When you believe, you trust. Mary is trusting the Baby she is carrying, the Toddler she will toilet-train and teach to read, the Little Boy she will make clean His plate and will pray with before bed, the Son with Whom she will play peek-a-boo and dance in the kitchen. She will trust Him with her soul, and ours. (And at the last, He trusts our souls with her.)
The next time you parents help your children drive by gasping and pressing that handy passenger-side brake, remember our models of trust, the Holy Family.
Merry Christmas! Peace be with you and your family and friends.
O Rex Gentium
23 hours ago
2 comments:
Beautiful, T. One of my favorite Scripture passages for a long time now has been the line from this very Gospel reading, "Blessed is she who believed that the word of the Lord to her would be fulfilled."(And I know Jesus didn't sin, but do you suppose that as an adolescent he had moods? What do you suppose they would have looked like? I can't imagine it.)
Anyway, may we believe and trust all the more.
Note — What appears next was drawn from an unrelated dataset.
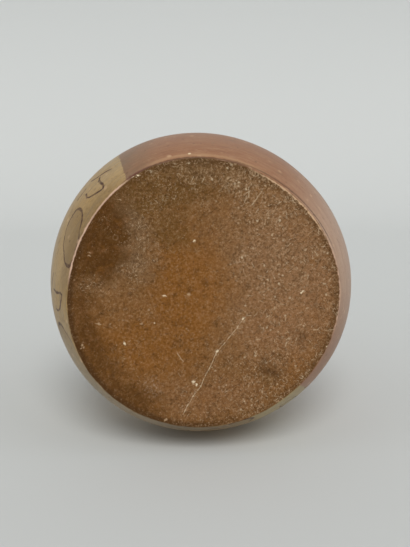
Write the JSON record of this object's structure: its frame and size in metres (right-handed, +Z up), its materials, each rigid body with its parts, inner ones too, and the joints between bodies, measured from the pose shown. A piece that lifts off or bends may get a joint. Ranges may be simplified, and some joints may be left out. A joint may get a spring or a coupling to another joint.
{
  "type": "stirrup spout vessel",
  "caption": "Round-bodied ancient pottery vessel on a flat base, with a hollow stirrup handle and a spout on its crown, painted in cream and red slip.",
  "frame": {"origin": "centre of the flat base that the vessel stands on", "axes": "+Z up through the spout; the stirrup's arch lies in the XZ plane, with its legs at +X and -X; the cream half of the body faces -X and the red half +X"},
  "size_m": [0.1493, 0.1505, 0.2355],
  "materials": {
    "painted_clay": "fired clay with burnished cream and red slip, dark painted lines, and a worn, unslipped base"
  },
  "bodies": {
    "root": {"vessel": "painted_clay"}
  },
  "joints": []
}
Since Scripture tells us that He was fully man while fully God, and grew in wisdom and holiness, and could be amazed and angry and sad, I've got to believe that He grew up in many ways the same as us.
Including slamming the doors, leaving the lid up, answering back, refusing to go to bed on time..... He must have! Those wouldn't be sins, we don't consider them sins when little children do them, they don't understand and are reacting instinctively. Let's amuse ourselves with listening to Mary, back in the real time when Jesus walked the earth:
"Jesus, please don't pull the cat's tail."
"Jesus, you can't have dessert until you finish your vegetables."
"Jesus, I told You to GO TO BED RIGHT NOW!"
The more I think of Jesus as a real person, the more I understand the God really loves me, with a love I can understand, since it comes through a real human heart.